Wii Fit Doesn’t Actually Make Kids Fit


It’s been close to 30 years since video games began their great leap from arcades to living rooms, and for all of those years parents and pediatricians have been counseling that kids spend too much time sitting on the sofa, controllers glued to their hands.

For a time, it seemed that fitness games and motion control could combine the best of both worlds, and have players — especially kids — immersed in a video game and getting some exercise at the same time. Alas, a new study finds, this compromise seems too good to be true.

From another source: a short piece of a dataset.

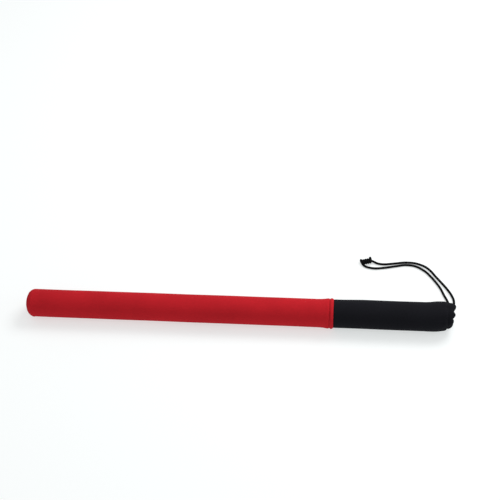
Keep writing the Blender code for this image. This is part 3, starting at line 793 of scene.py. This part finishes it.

Researchers in Houston devised a study to see if children who played more physical games got more activity during the day. The researchers gave Wii consoles to 78 kids who didn’t already own them. Half of the kids were given “active” games, such as Wii Sports or a recent Dance Dance Revolution title, and the other half were given what we might think of as standard, inactive games like Super Mario Galaxy.

The kids were asked to wear accelerometers for 13 weeks, and the research team used the data from the accelerometers to determine how much physical activity each participant was getting. As Reuters describes:

Participants wore the devices on a belt during four different week-long periods throughout the study, which allowed the research team to determine when they were sedentary or lightly exercising and when they were engaged in moderate-to-vigorous exercise. Kids were generally good at complying with those instructions because if they did, they got to keep the Wii after the study was over.

Accelerometer logs showed that throughout the study period, kids with the active games didn’t get any more exercise than those given inactive video games.

At weeks one, six, seven and 12, kids in the active game group got an average of 25 to 28 minutes of moderate or vigorous physical activity each day — compared to between 26 and 29 minutes in the inactive video game group.

Researcher Tom Baranowski said that his team was surprised by their findings, telling Reuters, “Frankly we were shocked by the complete lack of difference.”

The researchers conclude that active games could have a small cumulative cumulative effect on a player’s health, weight, and activity level over the course of a year, but help more as a replacement for time spent on sedentary games than as a replacement for regular exercise.